● REQUIRED TASK
Locate each line holding the string "before" and copy it.

● MATERIAL
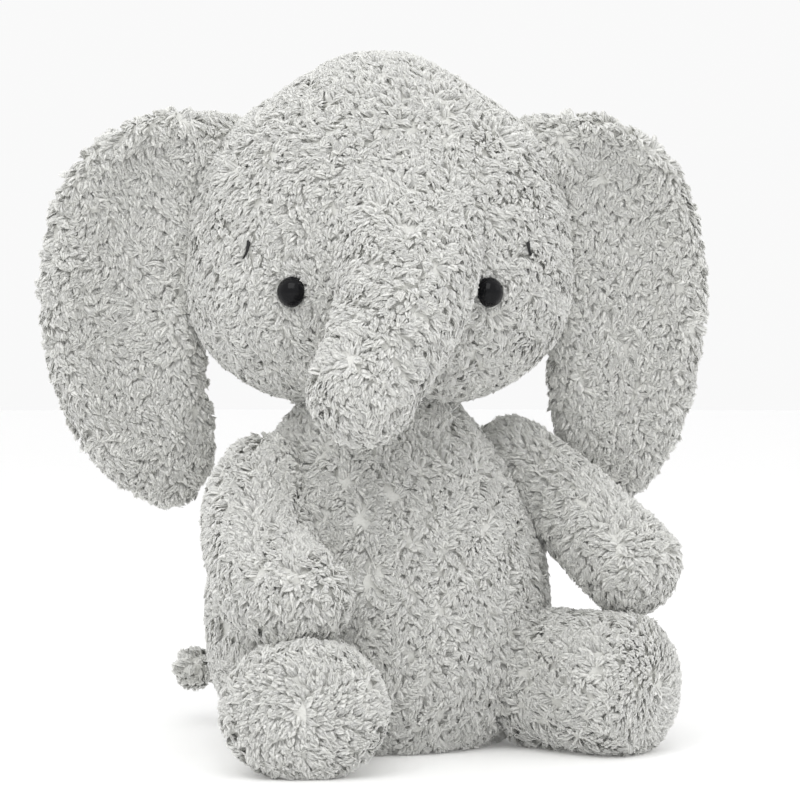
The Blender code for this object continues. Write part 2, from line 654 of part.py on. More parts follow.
def build_arm(root, side, sign, paw_offset, elbow_out):
    shoulder = Vector((sign * shoulder_out(), 0.0, SHOULDER_HEIGHT))
    hip, along, outward = leg_axes(sign)
    foot = hip + along * FOOT_CENTRE
    spacing = FOOT_HEIGHT / 2 + PAW_HEIGHT / 2 + PAW_ABOVE_FOOT
    rise = math.sqrt(max(spacing ** 2 - (paw_offset[0] * FOOT_HEIGHT / FOOT_WIDTH) ** 2, 0.0))
    paw = foot + outward * paw_offset[0] + along * paw_offset[1] + Vector((0.0, 0.0, rise))
    elbow = (shoulder + paw) / 2 + outward * elbow_out
    elbow.z -= elbow_out * ELBOW_SAG
    reach = (paw - elbow).normalized() * PAW_WIDTH * PAW_REACH
    upper_arm = (shoulder + elbow) / 2 + outward * elbow_out * UPPER_ARM_SHARE
    path = [shoulder, upper_arm, elbow, (elbow + paw) / 2, paw + reach]
    arm = pivot(f"{side}_arm_pivot", shoulder, root)
    thick = ARM_THICKNESS / 2
    root_radius = SHOULDER_THICKNESS / 2
    wide = ((0.0, root_radius), (0.35, thick), (0.8, PAW_WIDTH / 2), (1.0, PAW_WIDTH / 2))
    high = ((0.0, root_radius), (0.35, thick), (0.8, PAW_HEIGHT / 2), (1.0, PAW_HEIGHT / 2))
    form = tube(path, wide, high, LIMB_COLUMNS, ARM_ROOT_DOME, PAW_DOME, 5,
                lambda point: outside_body(point, ROOT_GAP))
    last = len(form[1]) - 1
    half = LIMB_COLUMNS // 2
    panel(f"{side}_arm_top", form, (1, last), (0, half), plush(f"{side}_arm_top_plush", 0.63), arm)
    panel(f"{side}_arm_under", form, (1, last), (half, LIMB_COLUMNS),
          plush(f"{side}_arm_under_plush", 0.56), arm)
    form[0].free()

    depth = PLUSH + ARM_FILL_GAP
    inner_path = [path[0] + (path[1] - path[0]).normalized() * depth, *path[1:-1],
                  path[-1] - (path[-1] - path[-2]).normalized() * depth]
    inner_wide = [(share, size - depth) for share, size in wide]
    inner_high = [(share, size - depth) for share, size in high]
    inner = tube(inner_path, inner_wide, inner_high, LIMB_COLUMNS, ARM_ROOT_DOME - depth, PAW_DOME - depth, 5,
                 lambda point: outside_body(point, ROOT_GAP + depth))
    add_object(f"{side}_arm_stuffing", inner[0], filling_fibre(f"{side}_arm_fibre"), arm)


def build_tail(root):
    begin = BODY_DEPTH / 2 + ROOT_GAP
    path = [Vector((0.0, begin, TAIL_HEIGHT)),
            Vector((-0.22 * TAIL_SWEEP, begin + 0.72 * TAIL_BACK, TAIL_HEIGHT)),
            Vector((-0.62 * TAIL_SWEEP, begin + TAIL_BACK, TAIL_HEIGHT)),
            Vector((-TAIL_SWEEP, begin + 0.75 * TAIL_BACK, TAIL_HEIGHT))]
    tail = pivot("tail_pivot", (0.0, begin + TAIL_THICKNESS / 2, TAIL_HEIGHT), root)
    wide = ((0.0, TAIL_THICKNESS / 2), (0.6, TAIL_THICKNESS / 2), (0.85, TAIL_TUFT / 2), (1.0, TAIL_TUFT / 2))
    form = tube(path, wide, wide, TAIL_COLUMNS, TAIL_THICKNESS / 2, TAIL_TUFT / 2, 4)
    last = len(form[1]) - 1
    panel("tail_cover", form, (1, last), (0, TAIL_COLUMNS), plush("tail_plush", 0.58), tail)
    filling("tail_cord", form, filling_fibre("tail_fibre"), tail)
    form[0].free()


def build():
    for old in list(bpy.data.objects):
        bpy.data.objects.remove(old, do_unlink=True)
    root = pivot("body_frame", (0.0, 0.0, 0.0))
    build_body(root)
    head = build_head(root)
    build_trunk(head)
    for side, sign in SIDES:
        build_ear(head, side, sign)
        build_leg(root, side, sign)
    build_arm(root, "left", 1.0, LEFT_PAW, LEFT_ELBOW_OUT)
    build_arm(root, "right", -1.0, RIGHT_PAW, RIGHT_ELBOW_OUT)
    build_tail(root)
    bpy.context.view_layer.update()


build()
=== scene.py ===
import json
import math

import bmesh
import bpy
import numpy as np
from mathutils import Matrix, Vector
from mathutils.bvhtree import BVHTree


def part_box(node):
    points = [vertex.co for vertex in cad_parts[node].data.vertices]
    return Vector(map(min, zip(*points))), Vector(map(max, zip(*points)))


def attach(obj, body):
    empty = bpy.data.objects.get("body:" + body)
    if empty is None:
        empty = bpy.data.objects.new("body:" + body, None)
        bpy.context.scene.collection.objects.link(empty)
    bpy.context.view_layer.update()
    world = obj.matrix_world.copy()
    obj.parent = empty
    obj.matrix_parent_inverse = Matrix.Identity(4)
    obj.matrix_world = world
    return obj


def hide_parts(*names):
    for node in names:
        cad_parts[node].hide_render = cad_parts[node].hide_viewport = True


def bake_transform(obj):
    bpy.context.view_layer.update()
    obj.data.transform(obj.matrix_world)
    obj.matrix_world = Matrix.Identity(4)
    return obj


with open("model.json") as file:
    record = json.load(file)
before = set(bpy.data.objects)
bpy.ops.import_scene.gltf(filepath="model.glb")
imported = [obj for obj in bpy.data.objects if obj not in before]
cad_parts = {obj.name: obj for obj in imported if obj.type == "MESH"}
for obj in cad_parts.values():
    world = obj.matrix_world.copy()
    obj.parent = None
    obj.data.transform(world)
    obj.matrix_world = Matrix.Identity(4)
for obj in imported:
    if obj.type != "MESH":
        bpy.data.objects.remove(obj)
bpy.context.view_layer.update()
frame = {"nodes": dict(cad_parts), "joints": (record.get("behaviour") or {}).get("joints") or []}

# ---------------------------------------------------------------- the set: floor, lights and camera
# A white sweep in an even white room, with a large soft box above and in front and a weak one at
# the elephant's left. The camera looks slightly down from in front of the right knee.

scene = bpy.context.scene
scene.view_settings.view_transform = "Standard"
scene.view_settings.look = "None"

joints = {joint["name"]: joint for joint in frame["joints"]}
UP = Vector((0.0, 0.0, 1.0))


def plain_material(name, colour, roughness):
    """A Principled material of one colour, and its shader."""
    made = bpy.data.materials.new(name)
    made.use_nodes = True
    shader = made.node_tree.nodes["Principled BSDF"]
    shader.inputs["Base Color"].default_value = (*colour, 1.0)
    shader.inputs["Roughness"].default_value = roughness
    return made, shader


def shown_piece(name, form, surface):
    """Makes an object of one finish from a finished form."""
    mesh = bpy.data.meshes.new(name)
    form.to_mesh(mesh)
    form.free()
    mesh.materials.append(surface)
    made = bpy.data.objects.new(name, mesh)
    scene.collection.objects.link(made)
    return made


def light_panel(name, place, aim, size, power):
    """A square soft box that faces a point."""
    lamp = bpy.data.lights.new(name, "AREA")
    lamp.size = size
    lamp.energy = power
    made = bpy.data.objects.new(name, lamp)
    scene.collection.objects.link(made)
    made.location = place
    made.rotation_euler = (Vector(aim) - Vector(place)).to_track_quat("-Z", "Y").to_euler()
    return made


FLOOR_RADIUS = 6.0
sweep = bmesh.new()
corners = [sweep.verts.new((0.0, 0.0, 0.0)), sweep.verts.new((FLOOR_RADIUS, 0.0, 0.0))]
edge = sweep.edges.new(corners)
bmesh.ops.spin(sweep, geom=[*corners, edge], axis=(0, 0, 1), cent=(0, 0, 0), angle=2 * math.pi, steps=48)
bmesh.ops.remove_doubles(sweep, verts=sweep.verts, dist=1e-5)
floor_paint, floor_shader = plain_material("white_floor", (0.94, 0.94, 0.94), 0.7)
floor_shader.inputs["Emission Color"].default_value = (1.0, 1.0, 1.0, 1.0)
floor_shader.inputs["Emission Strength"].default_value = 0.08
floor = shown_piece("floor", sweep, floor_paint)

world = bpy.data.worlds.new("studio")
world.use_nodes = True
world.node_tree.nodes["Background"].inputs["Color"].default_value = (1.0, 1.0, 1.0, 1.0)
world.node_tree.nodes["Background"].inputs["Strength"].default_value = 0.95
scene.world = world

middle = Vector((0.0, 0.0, 0.14))
light_panel("key_box", (-0.70, -0.9, 1.45), middle, 1.3, 12.0)
light_panel("side_box", (1.2, -1.0, 0.9), middle, 0.8, 1.0)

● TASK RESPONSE
before = set(bpy.data.objects)
imported = [obj for obj in bpy.data.objects if obj not in before]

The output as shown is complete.